Perché potente? Perché prima di tutto è stato un lavoro collettivo quello che ha permesso di tornare a ragionare insieme su come “fare mondo”, sulle orme di Liana Borghi, e perché lo si è fatto tenendo insieme ritmi e linguaggi differenti e, fra le tante suggestioni, il dolore e il desiderio.
Il dolore per le guerre in corso, con uno sguardo particolare rivolto a Gaza e alla Palestina per l’invisibilità delle donne che lottano per la libertà loro e della terra che abitano, cercando la pace nonostante tutto; ma anche il desiderio di una casa internazionale delle donne tutta da costruire per avere uno spazio proprio in cui ritrovarsi (Stagni e Visintin).
Il dolore delle madri lontane che subiscono violenze nei nostri campi o nelle nostre case accanto ai minori stranieri non accompagnati che sbarcano sulle nostre coste e di cui troppo spesso si perdono le tracce; ma anche il desiderio di prendersi il diritto di confrontarsi con le loro storie, di raccontarle perché si sappiano, perché il giornalismo ha il dovere di fare inchieste e di impattare sull’opinione pubblica (Prandi, Gennaro, Ferrara).
Il dolore dei CPR, del limbo e dell’attesa in cui sono costrette centinaia e centinaia di persone; ma anche qui il desiderio di trovare le parole giuste per dire quello che accade, senza sentirsi inadeguat*, perché, ancora una volta, il mondo deve sapere (Rondi).
E poi ancora il dolore della tratta, del processo di vulnerabilizzazione che subiscono le donne, delle mancanze nell’accoglienza, della cultura dello stupro e della violenza e femminicidio d’onore (De Masi, Baldi, Dal Pra, Priulla); e ancora qui, il desiderio di cambiare questo stato di cose, di provocare riprovazione sociale oltre che indignazione, di non aver paura di essere tacciate di islamofobia nel tenere separate le religioni dai femminismi.
E poi ancora ancora, il dolore degli stereotipi nelle immagini, troppo spesso minimizzati, e quello per le narrazioni utopiche non attentamente ascoltate (Coco, Vallorani), accanto al dolore per i piedi da curare, delle ferite da rimarginare nel corpo e nell’anima, specchio riflesso per noi privilegiati alla ricerca di senso o di società civile che agisca (Fornasir, Franchi, Petiti).

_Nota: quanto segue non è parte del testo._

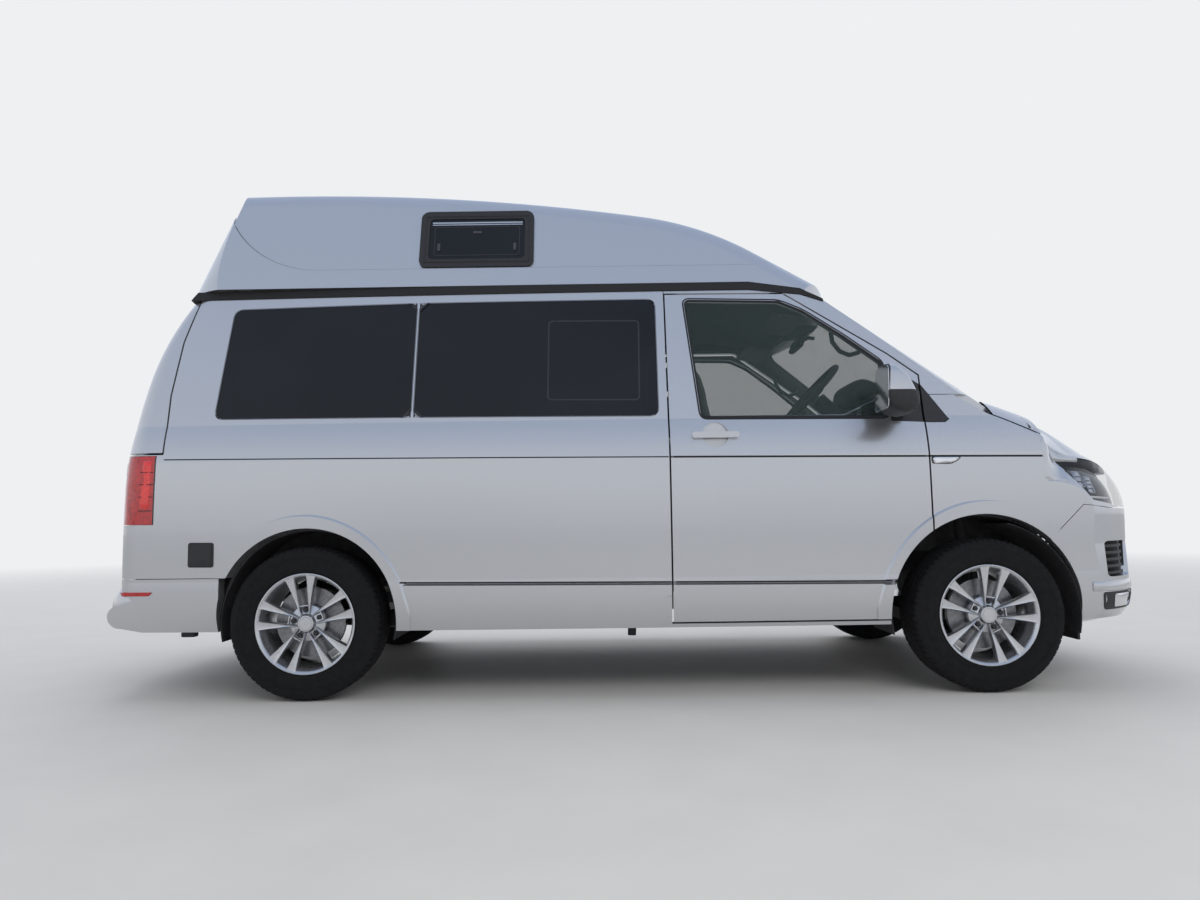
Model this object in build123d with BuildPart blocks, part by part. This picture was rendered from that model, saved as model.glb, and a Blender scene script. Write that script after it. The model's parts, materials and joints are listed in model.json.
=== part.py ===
from build123d import *
import os
from copy import deepcopy
from math import asin, cos, degrees, radians, sin, sqrt, tan

os.makedirs("parts", exist_ok=True)

# Frame: X forwards, Y to the left, Z up, origin on the ground below the middle of the length.
# All sizes are millimetres.

# Driving dimensions of the whole van
WHEELBASE = 3000
FRONT_OVERHANG = 908
REAR_OVERHANG = 996
LENGTH = WHEELBASE + FRONT_OVERHANG + REAR_OVERHANG
NOSE_X = LENGTH / 2
TAIL_X = -LENGTH / 2
FRONT_AXLE_X = NOSE_X - FRONT_OVERHANG
REAR_AXLE_X = TAIL_X + REAR_OVERHANG
HALF_TRACK = 814
MAX_HALF_WIDTH = 952

# Thickness of the walls, doors and glass, and the gaps round what opens
WALL = 60
BONNET_WALL = 40
GLASS_IN = 4
GLASS_THICK = 6
SHUT_GAP = 7.5
FIXED_GAP = 3
GLASS_GAP = 1.5

# Body sides: a section of arcs turned through a few degrees about a far upright axis
BARREL_RADIUS = 45000
FAR_Y = BARREL_RADIUS - MAX_HALF_WIDTH
HALF_TURN = 3.6
FAR_AXIS = Axis((0, FAR_Y, 0), (0, 0, 1))
FAR_PLANE = Plane(
    origin=(0, FAR_Y, 0),
    x_dir=(-sin(radians(HALF_TURN)), -cos(radians(HALF_TURN)), 0),
    z_dir=(-cos(radians(HALF_TURN)), sin(radians(HALF_TURN)), 0),
)
SECTION_BOTTOM = 250
SECTION_TOP = 1885
# each row is an arc's start, middle and end, as half width and height
SIDE_ARCS = (
    ((898, SECTION_BOTTOM), (936, 370), (947, 520)),
    ((947, 520), (952, 750), (945, 1050)),
    ((945, 1050), (928, 1135), (900, 1220)),
    ((900, 1220), (836, 1500), (742, SECTION_TOP)),
)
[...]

E, infine, una meraviglia di voce e canto, quella di Saba Anglana, che narra storie anch’esse dolorose, laddove negano piena cittadinanza o ingabbiano in sterili identità, ma che si trasformano in melodie magiche e liberatorie, dalla Somalia all’Italia, in un intreccio empatico capace di abbracciare il mondo.
Ed è proprio qui che il desiderio rilancia, potente, nell’idea che la fantascienza sia progettazione e non profezia, che condividere gli affetti è possibile coltivando anche una speranza disobbediente alle violenze quotidiane, cercando di recuperare il respiro, quel respiro indicato da Gumbs e ripreso da Barbarulli “per inannegare in un mondo che ci vorrebbe invece solo impigliat*, pres* nella sua rete: nell’odierno processo di sterilizzazione dello spazio democratico, abbandoniamo la nostra storia, «la traiettoria della schiavitù, della prigionia, della separazione e della sopraffazione» e cerchiamo invece nuove narrazioni e diversi immaginari aperti al cambiamento”.